Biden was busy crafting policy and managing government well, no doubt. But in this information age, political leaders and parties have to communicate constantly with the public in a variety of ways if they want to win elections. They can’t rely on commercial media to do all the communication they need. And politicians have to do it year-round, election season or not.

A phone-bank volunteer who made lots of calls for Harris before the election said he thought she would lose partly because a lot of people said they felt like they didn’t know Harris and Democrats as well as Trump and the Republicans. Hm. Reminds me of the adage that begins, “The devil you know…”

“I hope I shall possess firmness and virtue enough to maintain what I consider the most enviable of all titles, the character of an honest man,” First President of the United States George Washington once said.

Well, that’s old-school, isn’t it? It shouldn’t be. Character needs to be brought out of hiding as an important aspect of determining desirable qualities in a president or any other office holder. It needs to be talked about seriously and openly in the future.

What are characteristics voters value or should value in a leader? How do they rate the candidates on them? What would polls show? We can be as objective about “character” as we can issues and groups. How our country fares depends on the ethics and behavior of its elected officials, Also, issues and groups can come and go during an official’s term in office. Character is less apt to change.

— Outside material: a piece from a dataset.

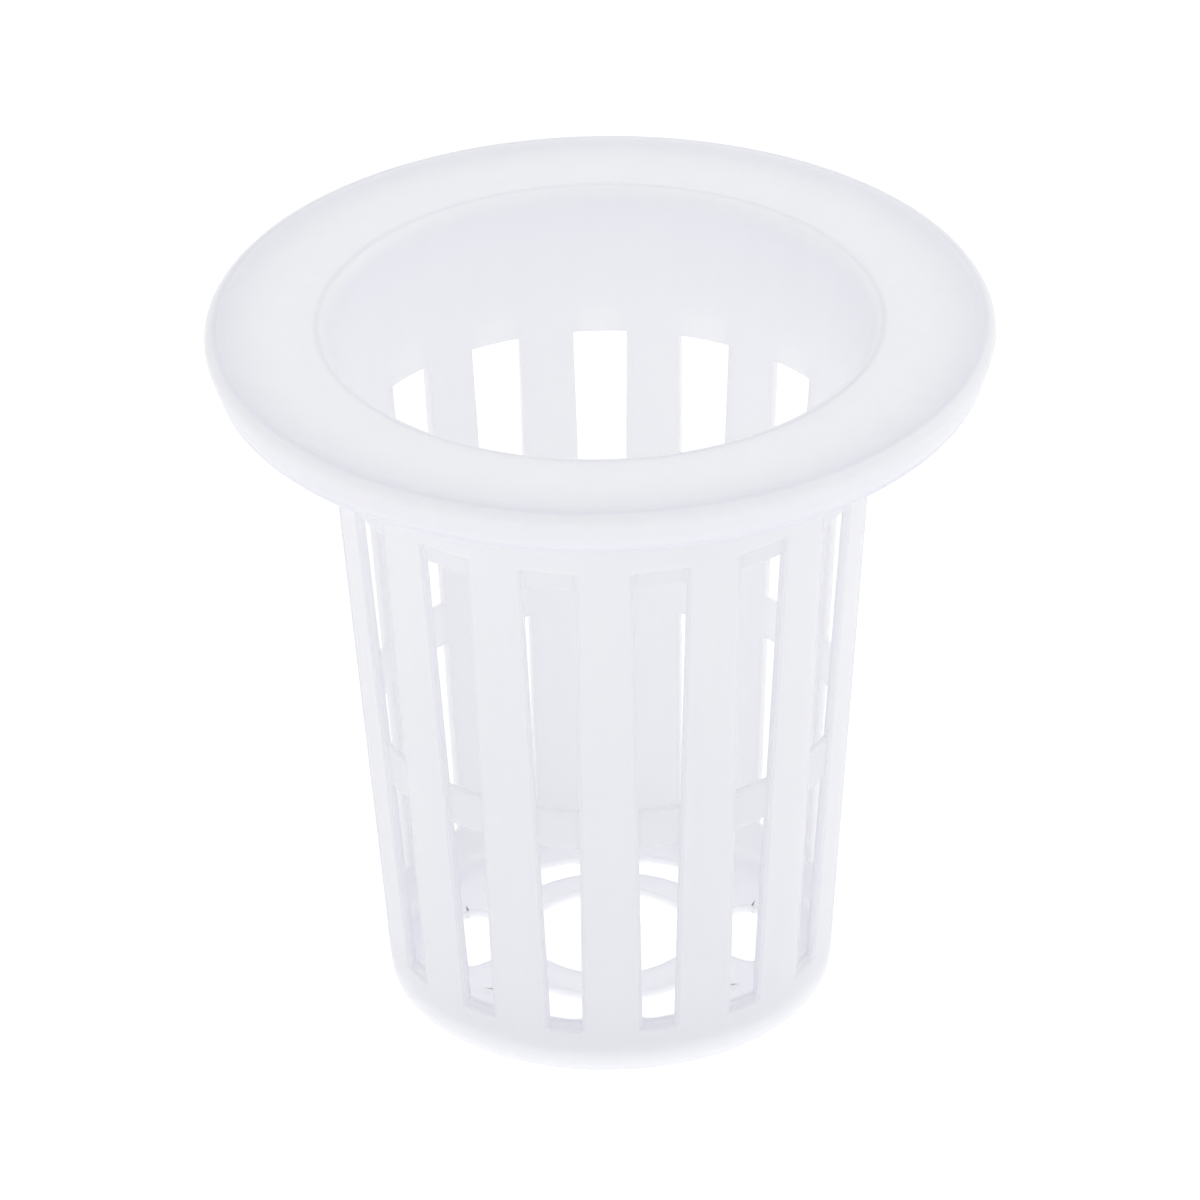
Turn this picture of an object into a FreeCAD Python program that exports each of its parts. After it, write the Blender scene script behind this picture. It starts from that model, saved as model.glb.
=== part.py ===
import FreeCAD, Part
import math
import os

from FreeCAD import Vector

# Net pot for hydroponic growing: one thin polypropylene moulding.
# Millimetres, Z up, origin at the centre of the foot, one rib facing -Y.

# ---------------------------------------------------------------- main sizes
rim_diameter = 65.0          # over the flange
height = 61.6                # foot to the top of the flange
body_diameter_top = 46.4     # outside of the wall, carried up to the flange top
body_diameter_foot = 36.8    # outside of the wall, carried down to the foot
wall = 0.8                   # wall, flange, skirt and base

# ---------------------------------------------------------------- flange
mouth_round = 1.0            # rolled edge from the flange top into the cup
rim_edge_round = 0.95        # upper outer edge of the flange
skirt_depth = 3.8            # flange top to the lower edge of the skirt
skirt_lean = 19.0            # degrees that the skirt leans in towards its lower edge
neck_round = 0.6             # under the flange, where it leaves the wall
skirt_inner_round = 0.4      # inside corner of flange and skirt

# ---------------------------------------------------------------- foot and base
foot_width = 1.8             # thickened ring that the pot stands on
foot_round = 1.2             # outer lower edge of the foot
base_edge_top = 1.75         # upper face of the base grid where it meets the wall
base_rise = 6.0              # degrees that the base grid rises towards its middle
base_round = 0.6             # base to wall, inside the cup

# ---------------------------------------------------------------- slots in the wall
slot_count = 15
slot_width_top = 5.0         # between the sides of a slot, carried up to the flange top
slot_width_foot = 2.65       # and carried down to the foot
lower_slot = (5.1, 22.8)     # heights of the lower row of openings
upper_slot = (26.5, 48.6)    # heights of the upper row of openings
channel_depth = 0.3          # outer channel that joins the two openings
channel_over = 1.5           # channel runs out above the upper opening
channel_under = 0.6          # and just below the lower opening
channel_run = 0.25           # slope at the two ends of the channel

# ---------------------------------------------------------------- base grid
spoke_count = 6
spoke_width = 3.5
hub_inner_radius = 7.0       # open centre of the base
hub_width = 2.7              # ring round the open centre
window_outer_radius = 13.4   # outer edge of the six windows
window_round = 1.4           # their corners

# ---------------------------------------------------------------- making
edge_flat_count = 4          # a rounded edge is turned as this many narrow cones
corner_flat_count = 2        # and an inside corner as this many
over_cut = 3.0               # how far a cutter runs past the faces it opens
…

Candidates’ stands on issues, along with their appeal to identity groups, get all the attention in politics these days. The importance of good leadership qualities and informative communications with the public need to be recognized if the country wants to elect a truly good, talented leader in 2028 and on. Until then, we’ll have to fight and right as best we can this kakistocracy—”government by the least suitable or competent citizens of a state”—we’re stuck with for now.